After hanging the uniform rather prematurely in 1979, I landed in the TIN Printing Industry, and that is where I feel my early knowledge of the printing field, courtesy Mr Raman, stood me in good stead. After gaining experience in the computer field, with the Computer Society of India as their Chief Executive, I started taking up “issues” on behalf of my comrades-in-uniform with the print media through “Letters to the Editor” in the leading national dailies and magazines, and have been doing so for the past six years or so as my societal obligation to the uniform.

Lt Col M.M. WALIA (retd), Mumbai

The hounded heroes

The article “The forgotten days and hounded heroes” by R.N. Prasher made a very thought-provoking reading. I would like to share the view of Surinder Sharma, a popular humourist. He very rightly pointed out that our human rights proponents in fact consider all those walking on two feet as human beings. They can’t distinguish between a “maanav” and a “daanav”! They, on seeing children looking for food in stinking dustbins, turn their faces, but shout slogans in favour of providing better food for criminals in jails!

Perhaps they forget that the only crime of these poor children who look for their food in dirt is that they did not become criminals!

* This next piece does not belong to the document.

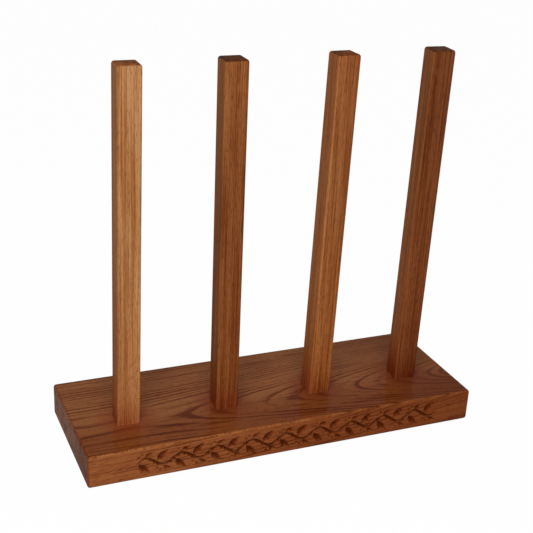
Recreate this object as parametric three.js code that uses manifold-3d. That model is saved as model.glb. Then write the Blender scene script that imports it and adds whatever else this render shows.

He went to the extent of saying that, “Thank God, this human rights commission was not there during Lord Ram Chander’s time. For, the commission would have raked a major protest against Lord Ram for killing Ravana (a king) and all his associates for a mere case of kidnapping of Sita!”

BALVINDER, Chandigarh

Pollution in Jallalabad

Jallalabad is heavily polluted. The rice-shellers there have installed anti-pollution instruments, but none of these work. The pollution department office there is just a show-piece.

HARJINDER SINGH, by e-mail

Stamp on Norah Richards

The Centre has done well by agreeing to release a postage stamp on renowned painter Sobha Singh. Norah Richards birth anniversary falls on October 29. The Department of Posts should also issue a postage stamp on her birth anniversary. This will be a befitting tribute to this great Irish lady.